To the Three Penguin editions, the downloaded kindle version, and the stolen library copy of Moby Dick currently in my unfit possession,
I am writing to convey my most profound apologies for having spent years in the active pursuit of avoiding you. I have forsaken you all in the cruelest way possible, in favor of other books, far less impassioned about marine life than yourselves.
For all those nights I gave you false hope by opening you up to your first page and reading only the beginning few sentences before shoving you aside again, forgive me. For every plane trip where I packed you, thinking that at 35,000 feet, I would finally be able to really give you the time and thoughtfulness you deserved—only to abandon you in favor of reading the complimentary People Magazines and brochures on “Updated Aircraft Safety Features” over and over again—I can only hang my head in shame. For each time I was assigned to read you in high school and undergrad, but could not even be bothered to google the Sparknotes version, I must now express to you my shame.

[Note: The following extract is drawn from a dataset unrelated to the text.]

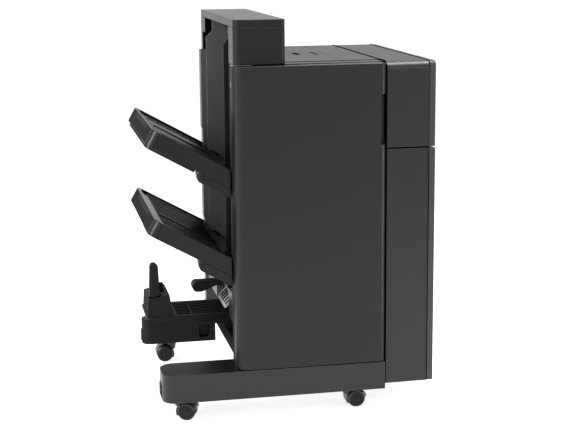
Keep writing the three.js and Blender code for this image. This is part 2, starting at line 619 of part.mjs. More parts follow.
const buildRoof = () => {
  const accessLeft = tower.width + play;
  const accessRight = accessLeft + accessWidth;
  const holeX = accessRight - fingerHole.fromRight;
  const oval = new THREE.Shape();
  oval.absellipse(holeX, bodyMiddle, fingerHole.width / 2, fingerHole.length / 2, 0, 2 * Math.PI, false, 0);
  const slotX = accessRight - roofSlot.fromRight;
  const slot = roundedRect(slotX - roofSlot.width / 2, bodyMiddle - roofSlot.length / 2,
    slotX + roofSlot.width / 2, bodyMiddle + roofSlot.length / 2, roofSlot.width / 2);
  const cover = cut(roofCover(accessLeft, accessRight), [
    prismZ(oval, plateTop, roofTop + overrun, largeArcSteps),
    prismZ(slot, plateTop, roofTop + overrun, smallArcSteps),
    box(accessRight - roofSkirt, accessRight + overrun, frameBack, coverBack, plateTop, roofTop - accessLip),
  ]);
  add('top_access_cover', cover, finishes.charcoal);
  add('top_fixed_cover', roofCover(accessRight + play, bodyWidth - seat), finishes.charcoal);
};

const buildRear = () => {
  const ventSlots = Array.from({ length: vents.count }, (unused, index) => {
    const z = vents.top - index * vents.pitch;
    return box(vents.fromLeft, vents.fromLeft + vents.width, coverBack - overrun, bodyDepth + overrun, z,
      z + vents.height);
  });
  const left = skin - rearColumnProud + seat;
  const rear = cut(box(left, bodyWidth - seat, coverBack, bodyDepth, floorLine + seat, frameTop), ventSlots);
  add('rear_cover', rear, finishes.charcoal);
};

const buildRightSide = () => {
  const front = right.front;
  const split = roofTop - right.splitDrop;
  const halfGap = right.splitGap / 2;
  const bent = (low, high, y0, y1, z0, z1, radii, openUp) => {
    const shape = roundedRect(y0, z0, y1, z1, radii);
    const shrink = radii.map((radius) => Math.max(radius - skin, 0));
    const inner = roundedRect(y0 + skin, openUp ? z0 + skin : z0 - overrun, y1 - skin,
      openUp ? z1 + overrun : z1 - skin, shrink);
    const wall = openUp === undefined ? 0 : skin;
    return prismX(shape, low, high, largeArcSteps)
      .subtract(prismX(inner, low + wall, high + overrun, largeArcSteps));
  };
  const upperRadii = [0, 0, right.backRadius, right.topRadius];
  const lowerRadii = [right.lowRadius, right.lowRadius, 0, 0];
  const upper = bent(rightStart, rightEnd, front, bodyDepth, split + halfGap, roofTop, upperRadii, false);
  add('right_upper_cover', upper.subtract(paperInlet(rightStart - overrun, rightStart + overrun)),
    finishes.cover);
  const lower = bent(rightStart, rightEnd, front, bodyDepth, right.bottom, split - halfGap, lowerRadii, true);
  add('right_lower_cover', lower, finishes.cover);

  const side = (name, y0, z0, z1, radii, hasSlot) => {
    const shape = roundedRect(y0, z0, bodyDepth, z1, radii);
    const inner = roundedRect(y0 + skin, z0 + skin, bodyDepth - skin, z1 - skin,
      radii.map((radius) => Math.max(radius - skin, 0)));
    const panel = prismX(shape, trimStart, trimEnd, largeArcSteps)
      .subtract(prismX(inner, trimStart - overrun, trimEnd - skin, largeArcSteps));
    add(name, hasSlot ? panel.subtract(paperInlet(trimStart - overrun, trimEnd + overrun)) : panel,
      finishes.cover);
  };
  const upperSide = [0, 0, right.backRadius, right.trimRadius];
  side('right_upper_side', right.trimFront, split + halfGap, roofTop, upperSide, true);
  side('right_lower_side', right.trimFront - right.trimProud, right.bottom + right.trimProud, split - halfGap,
    lowerRadii, false);
};

const trayLocal = (d, z) => (d - z * Math.sin(trayAngle)) / Math.cos(trayAngle);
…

Please know that I do empathize with you. I can almost feel your desperate frustration whenever I pick up Anna Karenina for what has to the seventh time. Your rage when you realize I have opted to read Les Miserables in French, despite no longer being fluent. Heaven forbid I even glance at Infinite Jest or The Virgin Suicides.
I can hear you thinking to yourselves: “But Tolstoy avoids conciseness like the plague. And you don’t even understand what Victor Hugo is saying.” Or even, “if you’re going to read a book recommended by obnoxious male English majors, why wouldn’t you just grab one of us?”
The most damning critique, however, is the one which goes unsaid because you, my dear and neglected tomes, have no mouths with which to scream it: “You will not learn even one fact about whales from any of those selections. Not one fact.”
I say this to acknowledge that I have put you through a terrible ordeal in my rejection of your prolific offerings. I am sorry that I have shoved, at varying times, all eight books from the Confessions of a Shopaholic franchise on top of you because your cover was so boring it was making me sad. Honestly, every time I would glance at that familiar frontispiece (the one with a lethargic looking whale trailing behind some lost and aimless bark) all I could think about was how much more effective the JAWS movie poster was. Maybe your publishers could talk to Steven Spielberg about marketing or something? Just some constructive criticism!
All of this is to say that I am very apologetic, but do not ever intend to actually read you in your entirety. Every time another one of you joins these ranks, a result of the misguided gifts of my more educated and sea-obsessed friends and family, I can feel you all resign yourselves to many more years of a most unjust desertion.